One consequence of these developments is the introduction of bipartisan legislation by members of the U.S. Senate Foreign Relations Committee to curtail American arms support to Saudi Arabia for use in its Yemen campaign. In another case, the U.S. House of Representatives only narrowly passed a bill allowing the transfer of cluster bombs to Saudi Arabia, evidence that lawmakers are beginning to approach this issue with greater care. Further, the U.S. Senate recently passed a bill that would allow the Saudi Arabian government to be held legally liable for any potential role in the 9/11 attacks, though a last-minute loophole in the bill will likely diminish its impact. Ongoing concerns continue to be expressed over the country’s funding of extremist groups and mosques worldwide.

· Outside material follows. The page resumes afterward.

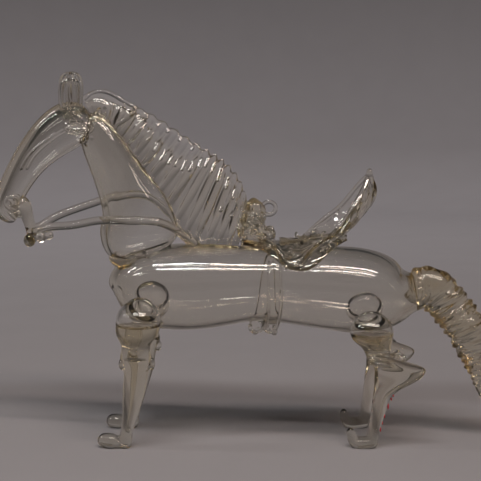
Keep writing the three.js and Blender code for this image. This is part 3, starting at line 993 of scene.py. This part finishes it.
def knee_threads(side):
    """A ridge across the knee, a drop at each end of it, and loops behind it and on the hoof."""
    made = [
        rod(mirrored(knee_line, side), 2.2, 30, 10, 0.35, facing_light(side)),
        drop((-41.3, side * 14.6, 29.2), (1.2, 1.7, 2), 10, 14),
        drop((-31.9, side * 14.4, 29.4), (1.5, 1.7, 2), 10, 14),
    ]
    made += curls((-32.8, side * 14.8, 29.4), (1, 1.4, 1.6), 3, 1, 0.9, 51)
    return made + curls((-44.6, side * 11.7, 3.4), (1.8, 1, 0.6), 3, 1.1, 1, 53)


def hock_threads(side):
    """Three creases across the hock, one under the other, and loops at its point."""
    made = []
    for height in (33.4, 31.8, 30.2):
        crease = [(39.8, 15.6, height), (42.6, 17.2, height - 0.3)]
        crease += [(46, 16.8, height - 0.9), (49, 15.2, height - 1.2)]
        made.append(rod(mirrored(crease, side), 1.8, 24, 10, 0.45, facing_light(side)))
    return made + curls((50.4, side * 13.2, 31.4), (2.2, 1, 1.8), 6, 1.4, 1.1, 55)


# %% The four legs
legs, leg_threads, leg_hollows = [], [], []
# A side, how far its front and hind legs move, and the heights at which their bubbles close.
leg_pairs = [
    (near, (0, 0), (0, 0), 41, 39),
    (far, (1.2, 2), (1.6, 2.4), 34, 33),
]
for side, front_move, hind_move, front_floor, hind_floor in leg_pairs:
    front = set_leg(front_stations, side, *front_move)
    hind = set_leg(hind_stations, side, *hind_move)
    legs.append(tube(front, 76, 28, level=True))
    legs.append(tube(hind, 86, 28, level=True))
    legs.append(tube(set_leg(front_hoof, side, 0, 0), 24, 18))
    legs.append(tube(set_leg(hind_hoof, side, 0, 0), 30, 18))
    leg_threads += knee_threads(side) + hock_threads(side)
    leg_hollows.append(bulb_hollow(front, front_floor, 1.0))
    leg_hollows.append(bulb_hollow(hind, hind_floor, 0.7))
print("leg pieces:", len(legs), "threads and drops on them:", len(leg_threads))

# %% [markdown]
# ## The tail
# The tail is a thick solid rod lifted from the croup and squeezed in the same toothed tool as the
# mane. Its crimps run across it and lean, so each ring swells and sinks with a wave along the tail.
# Loops of thread roughen it, and a few flat threads on the near side catch the light.

# %% The tail
tail_stations = [
    (54, 0, 50.8, 0, 0),
    (56.5, 0, 51.2, 5.2, 4.6),
    (61.4, 0, 52.8, 7.4, 5.6),
    (67.4, 0, 48.4, 6.8, 5.4),
    (73, 0, 41.6, 7, 5.4),
    (77.6, 0, 34.4, 6.8, 5),
    (80.2, 0, 27, 5.6, 4.2),
    (82.2, 0, 20, 4.2, 3.4),
    (83.6, 0, 14.6, 2.6, 2.2),
    (84.6, 0, 11, 0, 0),
]
tail_crimps = 26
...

Following the massacre at an Orlando nightclub last month, for example, Hillary Clinton declared that Saudi Arabia and other Gulf countries are apathetic toward their citizens’ financial support of violent extremism- not the first time the presumptive Democratic nominee singled out Saudi Arabia on the campaign trail in such a manner.
Elsewhere relations with Saudi Arabia are undergoing a similar reappraisal. Last year Sweden decided not to renew a Saudi arms agreement maintained since 2005, largely from concern over the country’s human rights record. The United Kingdom withdrew a £5.9m bid for a prisons contract, after criticism of human rights abuses by both Tory and Labour officials. Belgium and the Netherlands have taken steps to end or limit arms sales to Saudi Arabia, while the EU passed a non-binding resolution for member countries to halt arm sales. The Canadian government proceeded with a controversial $15-billion arms deal (signed by the current government’s predecessor) only amidst a public outcry to annul it and a lawsuit arguing that the deal contravenes federal laws over prohibiting such sales to countries suspected of use against civilians or having a record of repeated human rights violations. Canada’s Foreign Affairs Minister Stéphane Dion, even while taking responsibility for pushing through the arms deal, recognized the public concern by noting that the matter of selling arms to Saudi Arabia may be a question best left to the electorate.
Saudi Arabia’s foreign minister Adel al Jubeir may be correct in noting that “the surprise in the 28 pages is that there is no surprise,” but he would be hard-pressed to exhibit a similar lack of concern about the increased public scrutiny and shifting perceptions of Saudi Arabia’s role in the world. The Saudis instead have responded to the above developments with direct actions, threatened reprisals, and a spirited public relations campaign. The Saudi ambassador to Sweden was briefly recalled. The U.S. has been threatened with the selling of $750 billion worth of Saudi investments in this country, over the Senate’s 9/11 legal liability bill. In response to the Canadian arms deal imbroglio, Saudi Arabia defended its judicial system as one that “calls for preserving and protecting human rights,” even though Freedom House ranks it worst in all categories of its freedom index. Current Saudi state officials and ambassadors and former advisors have increasingly sought forcefully to defend their country’s actions and image to the public, referencing Saudi Arabia’s key role in combating international terrorism in alliance with the United States and United Nations. They seek to justify Saudi Arabia’s “Operation Decisive Storm” in Yemen as an effort to restore “legitimate order” and “combat a militia influenced by Iran.” This public relations campaign has been abetted by other attempts to promote a counter-narrative to voices critical of Saudi Arabia, including the use of PR firms to charm American policy-makers and journalists and the attempted censoring of voices critical of the country’s human rights record. In March 2016, the Saudi American Public Relations Affairs Committee (SAPRAC) was established, the first US-based lobbying group with the expressed task of working toward strengthening US-Saudi ties and highlighting opportunities for investment. “Vision 2030,” the plan promoted as an effort to diversify and modernize the Saudi economy that includes the partial privatization of the state-owned oil company Aramco, may reasonably be seen as part of this charm offensive, as bankers worldwide eye a piece of the prize.
Answers about Saudi Arabia’s involvement in 9/11 may prove elusive and forever unknown. But more than ever, questions are being raised and subsequent actions are being taken in relation to Saudi Arabia, extending far beyond what’s contained in the 28 pages of fourteen years ago and portending a new realignment of the US and other western countries’ long-standing relationship with this Middle East power.